Spain’s Prime Minister Pedro Sanchez said Wednesday his cabinet would approve next week a 22 percent increase in the monthly minimum wage to 1,050 euros ($1,192) in 2019.
The increase, “the biggest since 1977”, will be submitted to a cabinet meeting in Barcelona on December 21, he told the Spanish parliament.
“A rich country can’t have poor workers,” said Sanchez, who is widely expected to call an early general election in Spain next year.
The measure was part of his minority Socialist government’s draft 2019 budget unveiled in October but which he is struggling to pass in the parliament, so it will now be approved by decree.
The announcement comes after French President Emmanuel Macron unveiled Monday a 100 euro ($113) per month increase in the French minimum wage from next year in a major concession to the “yellow vest” protests which have roiled the country over the past week.

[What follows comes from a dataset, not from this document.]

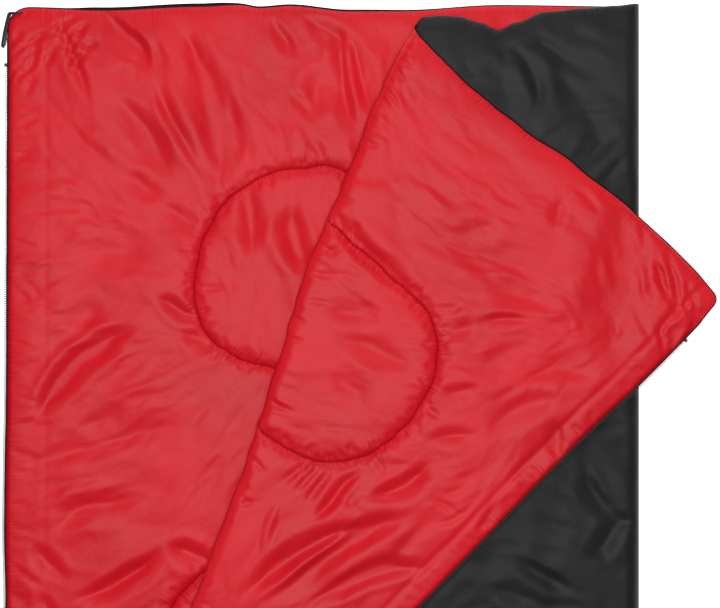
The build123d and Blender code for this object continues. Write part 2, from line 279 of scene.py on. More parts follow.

After years of austerity policies that had been imposed to cope with the fallout from the 2008 global financial crisis, governments are now under increasing pressure to ease the purse strings, especially for the lower paid segments of society.

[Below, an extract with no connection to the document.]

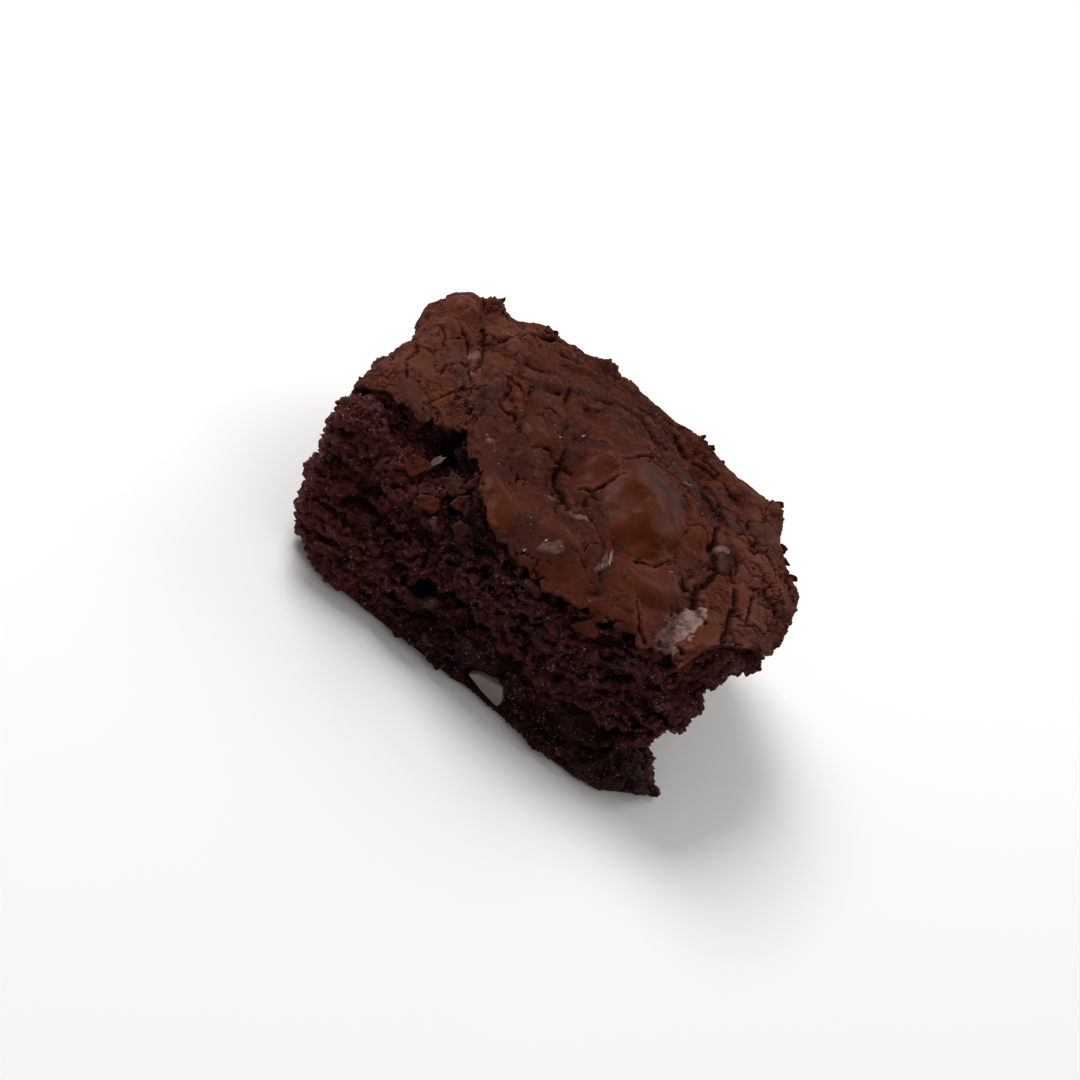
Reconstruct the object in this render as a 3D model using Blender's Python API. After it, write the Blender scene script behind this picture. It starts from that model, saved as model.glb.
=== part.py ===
"""Fudge brownie: a thick domed slab with a papery crust, a broken corner and a torn front face.

Every size below is in millimetres. X runs along the torn front face towards its right end, Y runs
back from that face, Z is up and the flat base lies on z = 0.
"""

import math
from collections import namedtuple

import bmesh
import bpy
from mathutils import Matrix, Vector, noise

MM = 0.001

# Plan of the slab before its relief
LEFT_X = -31.9
RIGHT_X = 31.2
FRONT_Y = -22.8
BACK_Y = 26.3
BACK_BULGE = 5.6
BACK_BULGE_X = -6.0
BACK_BULGE_HALF = 18.0

# How strongly each corner of the plan is rounded, at the base and at the top, from 0 to 1
Corner = namedtuple("Corner", "low high")
FRONT_LEFT = Corner(0.40, 0.14)
FRONT_RIGHT = Corner(0.34, 0.10)
BACK_LEFT = Corner(0.20, 0.06)
BACK_RIGHT = Corner(0.30, 0.34)

# The crust, from its rim up to the dome behind the middle
RIM_Z = 25.4
DOME_RISE = 4.1
DOME_CENTRE = (-3.0, 11.5)
DOME_HALVES = (25.0, 16.0)
LEFT_RIM_RISE = 1.3
LEFT_RIM_CENTRE = (-28.0, 7.0)
LEFT_RIM_HALVES = (6.0, 15.0)
SAG_DEPTH = 3.9
SAG_X = 4.5
SAG_HALF = 8.5
SAG_REACH = 9.0
ROLL_RADIUS = 4.0
ROLL_DROP = 2.6

# Waves of the crust, as size and height
BROAD_WAVE = (11.0, 0.9)
FINE_WAVE = (4.2, 0.55)

# Smooth blisters in the crust: centre, half sizes, turn in degrees and height
Blister = namedtuple("Blister", "x y along across turn rise")
BLISTERS = (
    Blister(10.4, 0.3, 9.6, 6.6, 95.0, 1.7),
    Blister(17.2, -11.9, 5.6, 4.0, 25.0, 1.2),
    Blister(1.2, -1.5, 3.9, 2.4, 85.0, 1.0),
    Blister(3.1, -17.1, 5.0, 3.0, -32.0, 0.9),
    Blister(-6.6, -17.4, 4.7, 2.4, -47.0, 0.8),
    Blister(-10.0, 0.8, 8.5, 4.6, -64.0, 0.7),
    Blister(26.6, -15.6, 6.6, 2.2, 92.0, 0.8),
)

# Crags of the crust that stand up along the back and right edges: place, half width and height
Crag = namedtuple("Crag", "x y half rise")
CRAGS = (
    Crag(-25.4, 23.4, 1.7, 1.0),
    Crag(-16.8, 26.4, 2.0, 1.7),
    Crag(-6.4, 28.2, 1.8, 1.2),
    Crag(11.6, 24.8, 2.4, 0.8),
    Crag(26.8, 21.4, 1.8, 1.8),
    Crag(32.0, 11.6, 1.8, 1.0),
)

# Deep creases: path across the plan, half width and depth, with how far they wander
CREASE_WANDER = 1.3
Crease = namedtuple("Crease", "path half depth")
CREASES = (
    Crease(((-25.5, 20.0), (-24.2, 12.0), (-23.0, 5.5), (-18.6, -2.0), (-17.0, -6.0)), 1.5, 2.0),
    Crease(((-3.5, 12.0), (-2.0, 2.0), (-1.5, -8.0)), 1.6, 0.9),
    Crease(((14.0, 17.5), (20.5, 8.0), (23.0, -2.0), (22.0, -11.0)), 1.4, 1.0),
    Crease(((-12.0, 20.5), (2.0, 22.0), (16.0, 18.5)), 1.2, 1.1),
)

# The mesh's columns lean by this much over the broken edge, so that they run along it
LEAN_X = -12.2
LEAN_HALF = 13.0
LEAN_SLOPE = -0.60
LEAN_Y = (-22.6, -5.0)
LEAN_FADE = (24.0, 0.0)

# The corner whose crust has broken away. The crust ends on this line, and x rises along it.
BREAK_LINE = ((-34.0, -10.6), (-20.4, -12.6), (-18.0, -5.2), (-15.4, -9.0), (-6.4, -22.6))
BREAK_WOBBLE = (2.2, 0.9)
BREAK_STEP = (0.5, -0.9)
BROKEN_TOP = 21.8
BROKEN_SLOPE = 0.30
BROKEN_SLOPE_Y = -8.0
SLOT_DEPTH = 2.4
SLOT_HALF = 2.0
LUMP_CENTRE = (-28.5, -17.0)
LUMP_HALVES = (5.5, 6.0)
LUMP_RISE = 5.5
BROKEN_ROUGH = (4.5, 1.3)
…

Sanchez’s Socialists in Spain control just 84 seats in the 350-seat parliament, the smallest number for a government since the country returned to democracy following dictator Francisco Franco’s death in 1975.

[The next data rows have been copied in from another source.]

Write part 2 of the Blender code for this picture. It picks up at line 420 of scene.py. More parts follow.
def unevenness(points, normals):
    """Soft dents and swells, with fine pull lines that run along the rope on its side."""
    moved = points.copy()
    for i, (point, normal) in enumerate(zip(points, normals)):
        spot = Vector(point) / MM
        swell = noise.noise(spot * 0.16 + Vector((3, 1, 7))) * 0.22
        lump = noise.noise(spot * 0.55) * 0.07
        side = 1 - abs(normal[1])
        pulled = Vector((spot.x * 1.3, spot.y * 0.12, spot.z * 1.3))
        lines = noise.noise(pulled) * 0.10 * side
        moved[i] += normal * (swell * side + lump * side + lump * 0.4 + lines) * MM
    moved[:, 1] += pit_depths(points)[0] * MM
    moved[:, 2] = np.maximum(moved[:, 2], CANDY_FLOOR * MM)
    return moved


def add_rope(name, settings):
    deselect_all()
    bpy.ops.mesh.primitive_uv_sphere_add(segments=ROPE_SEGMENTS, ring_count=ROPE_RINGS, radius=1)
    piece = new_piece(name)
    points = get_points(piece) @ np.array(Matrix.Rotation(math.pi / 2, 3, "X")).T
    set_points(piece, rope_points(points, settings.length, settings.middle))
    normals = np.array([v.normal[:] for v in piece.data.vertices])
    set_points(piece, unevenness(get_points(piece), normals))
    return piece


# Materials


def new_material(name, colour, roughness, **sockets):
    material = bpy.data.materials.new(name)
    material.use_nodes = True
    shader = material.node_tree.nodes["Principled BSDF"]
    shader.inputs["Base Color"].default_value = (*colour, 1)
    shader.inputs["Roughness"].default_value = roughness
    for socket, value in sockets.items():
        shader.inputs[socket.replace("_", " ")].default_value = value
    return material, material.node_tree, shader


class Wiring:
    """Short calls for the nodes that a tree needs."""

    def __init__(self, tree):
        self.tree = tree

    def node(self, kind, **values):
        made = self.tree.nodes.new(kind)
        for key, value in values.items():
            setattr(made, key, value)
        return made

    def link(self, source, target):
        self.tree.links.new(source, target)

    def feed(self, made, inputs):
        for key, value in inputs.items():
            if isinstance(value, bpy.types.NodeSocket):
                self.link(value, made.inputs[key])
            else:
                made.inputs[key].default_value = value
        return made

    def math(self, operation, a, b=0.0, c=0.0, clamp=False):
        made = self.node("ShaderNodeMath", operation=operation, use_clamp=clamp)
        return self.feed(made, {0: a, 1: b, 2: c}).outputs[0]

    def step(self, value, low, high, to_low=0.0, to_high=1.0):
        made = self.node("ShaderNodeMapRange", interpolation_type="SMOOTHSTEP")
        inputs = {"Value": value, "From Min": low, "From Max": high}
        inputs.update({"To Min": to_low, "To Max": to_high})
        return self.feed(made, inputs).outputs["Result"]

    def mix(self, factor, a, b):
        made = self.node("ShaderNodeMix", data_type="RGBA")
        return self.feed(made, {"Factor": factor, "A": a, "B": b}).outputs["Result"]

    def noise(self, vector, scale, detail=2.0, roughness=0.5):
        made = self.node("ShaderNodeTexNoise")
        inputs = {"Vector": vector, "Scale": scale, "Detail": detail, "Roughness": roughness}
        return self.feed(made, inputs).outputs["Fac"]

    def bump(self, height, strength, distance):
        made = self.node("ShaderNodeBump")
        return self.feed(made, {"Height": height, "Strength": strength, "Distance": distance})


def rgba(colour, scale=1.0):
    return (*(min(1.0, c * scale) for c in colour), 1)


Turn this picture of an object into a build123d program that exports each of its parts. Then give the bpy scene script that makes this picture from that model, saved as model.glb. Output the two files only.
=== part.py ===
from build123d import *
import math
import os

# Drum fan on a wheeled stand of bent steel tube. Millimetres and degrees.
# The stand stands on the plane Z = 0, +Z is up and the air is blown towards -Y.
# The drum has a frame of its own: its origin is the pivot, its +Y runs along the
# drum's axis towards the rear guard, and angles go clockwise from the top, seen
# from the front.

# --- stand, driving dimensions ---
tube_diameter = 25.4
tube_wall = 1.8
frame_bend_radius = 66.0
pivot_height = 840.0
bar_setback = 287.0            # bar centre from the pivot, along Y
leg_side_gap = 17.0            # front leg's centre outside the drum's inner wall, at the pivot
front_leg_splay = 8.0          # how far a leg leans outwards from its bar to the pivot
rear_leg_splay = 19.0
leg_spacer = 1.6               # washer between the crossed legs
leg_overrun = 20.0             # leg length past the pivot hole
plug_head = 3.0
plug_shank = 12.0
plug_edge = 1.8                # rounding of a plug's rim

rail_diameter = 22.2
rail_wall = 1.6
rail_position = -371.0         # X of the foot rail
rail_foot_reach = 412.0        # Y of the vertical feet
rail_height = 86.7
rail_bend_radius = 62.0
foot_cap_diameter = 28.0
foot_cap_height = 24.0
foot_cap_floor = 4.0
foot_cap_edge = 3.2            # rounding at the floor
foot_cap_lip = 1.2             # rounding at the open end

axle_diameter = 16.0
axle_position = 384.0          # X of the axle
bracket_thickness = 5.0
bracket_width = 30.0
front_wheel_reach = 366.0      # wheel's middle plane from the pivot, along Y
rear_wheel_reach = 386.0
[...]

Sanchez negotiated the draft 2019 budget with Spain’s far-left party Podemos, which controls 67 seats in the parliament, but he would still need the support of Catalan separatist parties in order to pass the spending plan, but they have steadfastly refused.
The government estimated that the minimum wage hike will cost the state 340 million euros per year.
Employers groups and the conservative opposition parties, the Popular Party (PP) and Ciudadanos, oppose the wage hike, saying it will hurt job creation.
PP leader Pablo Casado has said the 2019 budget, which also includes tax hikes, is “economically suicidal”.